Plus tard, aux environs du 14e siècle, les masques traditionnels réapparaissent. Ils sont utilisés dans le théâtre Nô, cet art dramatique inspiré des rituels religieux. À l’époque, on offrait une représentation pour demander des récoltes abondantes ou d’autres grâces aux dieux. Les masques du théâtre Nô s’appellent les Nômen. Chaque masque Nô appartient à une catégorie de personnage, à savoir : les divinités, les hommes, les femmes, les vieillards et les démons (que l’on appelle yokai).

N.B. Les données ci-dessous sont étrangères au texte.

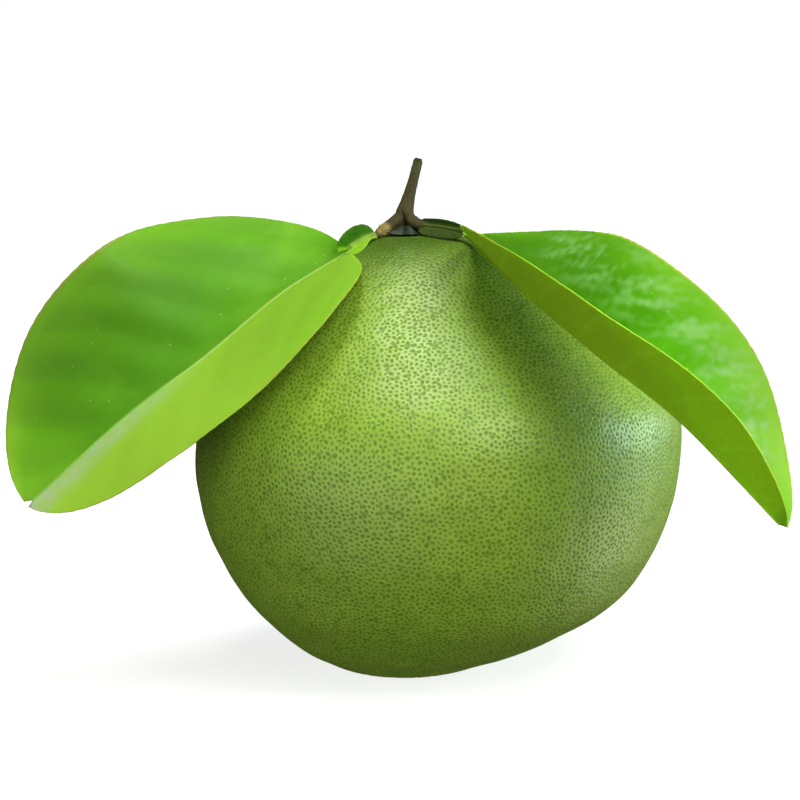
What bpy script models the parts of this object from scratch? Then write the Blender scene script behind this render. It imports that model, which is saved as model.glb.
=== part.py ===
"""A pomelo as picked: the fruit with its calyx, a short twig, and two leaves on winged petioles.

Metres, +Z up. The fruit rests on a small flat spot in the plane z = 0. The origin lies in that spot, under
the fruit's centre of mass. The viewer's side is -Y, and the leaves spread to -X (left) and +X (right).
"""

import math

import bmesh
import bpy
import numpy as np

MM = 0.001
GAP = 0.35 * MM  # left between pieces that touch

# The fruit's outline as rings from the lowest point to the crown, before it settles on its flat spot:
# (height, left edge, right edge). It isn't a turned shape: each ring has its own centre.
FRUIT_OUTLINE = [
    (-0.6, -9.5, -9.5), (0.0, -27.5, 8.5), (4.0, -38.5, 21.5), (10.0, -48.0, 38.5), (22.5, -61.5, 60.0),
    (36.4, -70.2, 71.3), (51.0, -76.0, 78.0), (71.0, -78.6, 81.8), (90.0, -74.5, 79.5),
    (108.0, -62.0, 63.5), (123.5, -48.5, 43.0), (134.0, -35.5, 29.0), (140.0, -23.5, 18.5),
    (142.5, -15.5, 2.5), (143.2, -9.0, -9.0),
]
FRUIT_TOE = -3.5 * MM  # the lowest point lies towards the front
FRUIT_TOE_HEIGHT = 12.0 * MM  # how fast that shift dies out upwards
FRUIT_DEPTH = 0.98  # depth of a ring over its width
FRUIT_SETTLE = 0.8 * MM  # height over which the skin eases into the flat spot
FRUIT_SEGMENTS = 48
FRUIT_RINGS = 26

LEAF_THICKNESS = 0.8 * MM
LEAF_ROWS = 22
LEAF_COLUMNS = 10

# Each folded leaf shape: its midrib from stalk to tip, then for each half its width, where it is widest, how
# full its outline is, and its lift above the level in degrees at the base, the middle and the tip. The near
# half spreads towards the viewer, the far half leans back past upright. Near the tip the sweep carries the
# margins on past the midrib's end.
LEFT_BLADE = {
    "midrib": [
        (-27.4, -9, 138.5), (-49, -14, 125.3), (-73.8, -21, 105.1), (-99.5, -30, 86.6), (-127.2, -38, 61.9),
    ],
    "near": {"width": 48, "widest": 0.35, "fullness": 0.57, "lift": (-7, -9, -28)},
    "far": {"width": 48, "widest": 0.485, "fullness": 0.51, "lift": (150, 107, 131)},
    "sweep": {"near": 2.5, "far": 2.5, "power": 8},
}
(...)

Il existe ensuite un grand nombre de sous-catégories dans lesquelles les masques peuvent porter jusqu’à 100 noms. Le théâtre Nô n’était pas la seule expression artistique de l’époque. Le Kyôgen, un style de théâtre classique était également très apprécié. Le théâtre Kyôgen, que l’on pourrait traduire par « folles paroles », a pour but de faire rire le public. À l’origine, il s’agissait d’un intermède comique, ayant lieu entre les pièces de Nô.
Ce moment satirique rend drôle des situations quotidiennes qui ne le sont pas. Dans le Kyôgen, on utilise peu de masques. Dans l’éventail des œuvres existantes, on ne compte qu’une vingtaine de pièces ayant recours aux masques Kyôgen. Ces masques représentent principalement des dieux, des animaux ou encore des esprits. Le personnage humain de la pièce ne porte pas de masque, car il doit réussir à faire rire le public avec ses expressions faciales.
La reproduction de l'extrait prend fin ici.